Buying your first boat is exciting. You start thinking about weekends on the water, where you will launch it, where you will store it, and how soon you can actually use it. Then insurance comes up, and many first-time owners make the same reasonable assumption: if you already understand car insurance, boat insurance should work about the same way.

That assumption is where confusion usually starts.

Boat insurance basics are different because the risks are different. A car is driven on roads with traffic laws, lanes, and familiar accident scenarios. A boat operates in a much less controlled environment. Conditions can change quickly. You may be responsible for passengers, dock interactions, trailering, storage, and property damage in places your auto policy was never built to address. Even homeowners coverage, which some owners hope will fill the gap, may only apply in limited ways depending on the boat and the policy.

If you just bought your first boat, this is the point where a little clarity can save a lot of frustration later. The goal is not to memorize policy language. It is to understand where boat insurance differs from auto insurance, what questions to ask, and which situations matter most before your first trip on the water.
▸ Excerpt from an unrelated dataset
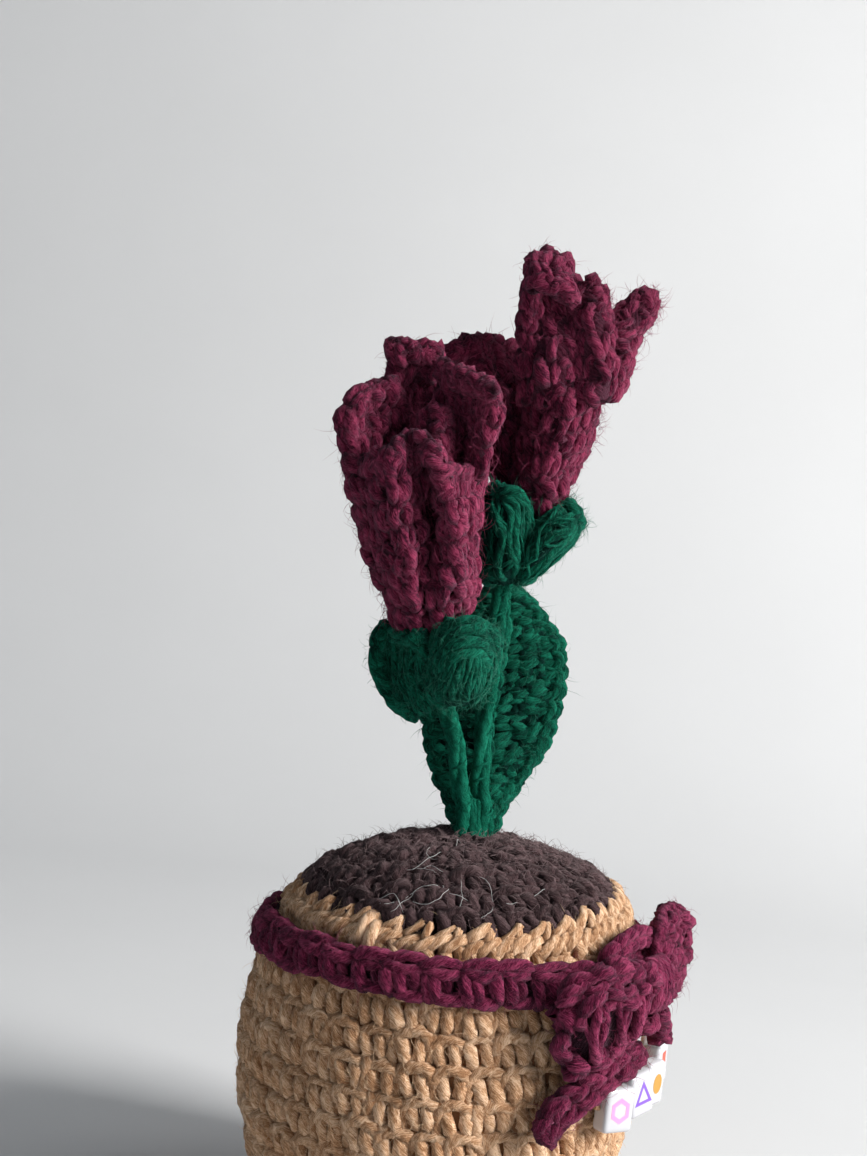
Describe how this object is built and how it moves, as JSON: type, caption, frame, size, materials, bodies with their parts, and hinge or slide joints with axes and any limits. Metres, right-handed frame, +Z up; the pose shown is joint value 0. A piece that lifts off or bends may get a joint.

Why Boat Insurance Is Different From Car Insurance

The easiest way to understand boat coverage is to stop thinking of it as “car insurance for the lake.”

Cars and boats both involve property damage, liability, and accidents, but that is where the comparison starts to break down. Roads are structured. Water is not. On the road, most people understand what a rear-end collision looks like, what traffic signals mean, and what a standard accident report process may involve. On the water, conditions are less predictable. Visibility, weather, wake, current, docking conditions, and even the experience level of other operators can all affect risk.

That changes the insurance conversation.

A boat can be damaged while moving, while docked, while being loaded, while tied up at a marina, or while sitting in off-season storage. Liability can involve other boats, passengers, swimmers, docks, marina property, or even people helping with loading and unloading. Those are not the kinds of exposures most people picture when they compare a boat to a car.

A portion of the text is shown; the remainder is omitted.